Desanuviando o horizonte

Desanuviando o horizonte

O processo que culminou com o impeachment da presidente afastada Dilma Rousseff foi longo, cansativo e teve um custo político e econômico arrasador para o país. A produção industrial despencou, as vendas no comércio desabaram, a inflação subiu, as finanças públicas se deterioraram e a massa de desempregados chega ao alarmante número de 12 milhões. Hoje, a Ribeirão Preto da economia pujante tem centenas de estabelecimentos fechados, prédios e salas para alugar. Quem dá uma volta pelas ruas e avenidas da cidade constata a expansão da rede “aluga-se”.

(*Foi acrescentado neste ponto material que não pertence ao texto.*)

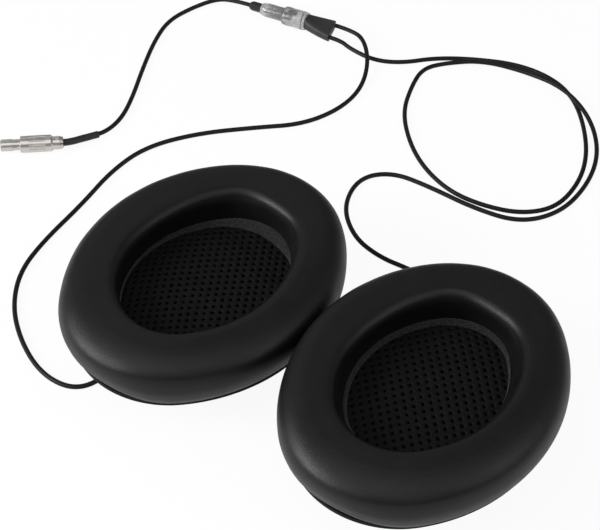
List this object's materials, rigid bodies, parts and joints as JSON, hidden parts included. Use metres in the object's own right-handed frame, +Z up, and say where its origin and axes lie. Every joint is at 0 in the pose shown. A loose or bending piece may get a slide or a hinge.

Há nove meses só se fala no impeachment. O debate sobre os problemas e as alternativas econômicas ficou estagnado. Nesse agosto que bem merece o título de mês do desgosto, primeiro só se falava em Olimpíadas, nos recordes e nas medalhas. Embora os jogos sejam algo significativo para o mundo, com lindas histórias de superação, há outras questões prioritárias e que deveriam impedir um país com tanta pobreza de gastar bilhões de reais.


O interesse das pessoas e os espaços da mídia se retroalimentam numa espiral sem limite. Quanto mais o assunto chama atenção, mais espaço ele terá, mesmo que para isso seja necessário suprimir outras informações de interesse. A discussão que se arrastou no Senado Federal parecia um debate surdo, um jogo de cartas marcadas, onde não importava o que estava sendo dito, pois ali estavam expressas posições arraigadas em busca de legitimação e de supremacia. No desfecho, a presidente cassada Dilma Rousseff colheu aquilo que plantou. Com graves limitações teóricas e comunicativas, fechou-se numa redoma que a isolou do seu próprio partido, dos políticos e da sociedade. Foi no mínimo conivente com a corrupção que envolveu seu governo. Fatos recentes demonstram  que sua campanha eleitoral foi paga com dinheiro ilegal. Não tinha nenhuma habilidade política, tanto que votos decisivos para a sua cassação vieram de deputados e senadores que fizeram parte do seu ministério. Com poucos e barulhentos aliados, Dilma Rousseff, no seu segundo mandato, entra para a história como a presidente que pedalou, desrespeitou a constituição e provocou a maior crise econômica vista até agora.


Ao utilizar a legislação do impeachment, o país descobriu uma verdadeira jiboia jurídica guardada no armário. O processo segue um rito sinuoso e desgastante. A Câmara dos Deputados gasta um tempão para votar a admissibilidade do processo, mas o Senado pode anular tudo. Alguns senadores que participaram das comissões chegaram a votar cinco vezes: para admitir o processo, para formar a comissão processante, para votar o parecer na comissão até a opinião final em plenário. Esse arcabouço jurídico nem de longe é o problema mais importante a ser enfrentado. A saída de Dilma não significa que todos os problemas serão resolvidos. Tão pouco dá um salvo-conduto para o governo que está começando. As ruas terão que continuar falando. Provavelmente, o Congresso Nacional só vai se lembrar do impeachment novamente quando outro governante achar que as regras constitucionais podem ser manipuladas de acordo com os interesses partidários e que a Lei da Responsabilidade Fiscal não deve ser levada tão a serio. Com tantos discursos, pouca gente lembra que o déficit orçamentário para este ano está previsto em R$ 170 bilhões e que a Previdência Social emite sinais de que, nos próximos anos, poderá dar um calote nos segurados. Também não está em curso nenhuma ação econômica que possa tirar 12 milhões de brasileiros da desesperadora condição de desempregados.


Justamente neste momento tenso e complicado que o país enfrenta, um dos livros mais importantes da história da humanidade completa 500 anos. A Utopia, escrita pelo humanista Thomas More, descreve uma república imaginária governada pela razão. Entre vários assuntos abordados — finanças, poder e economia — também destaca a corrupção que o dinheiro provocava há 500 anos. Desde que consolidou a sua República e que se livrou das ditaduras, o Brasil voltou a escolher governantes e consolidou as instituições democráticas. Nossa história está só começando. No ínfimo período de 24 anos, com aval do Supremo Federal (STF), destituímos dois presidentes, um considerado de direita e outra considerada de esquerda. Nesse mesmo tempo, as passeatas desencadearam o impeachment e as minorias ampliaram a sua voz. Continuamos sonhando com um mundo ideal e imaginário. Ainda precisamos resgatar a igualdade racial e a de gênero. Nossa cidadania não pode continuar sendo medida pelo consumo. A utopia brasileira está sendo escrita e ainda tem muito por vir. A sociedade que almejamos nem precisa ser muito complexa, basta que dentro dela caiba o potencial que existe dentro de cada um.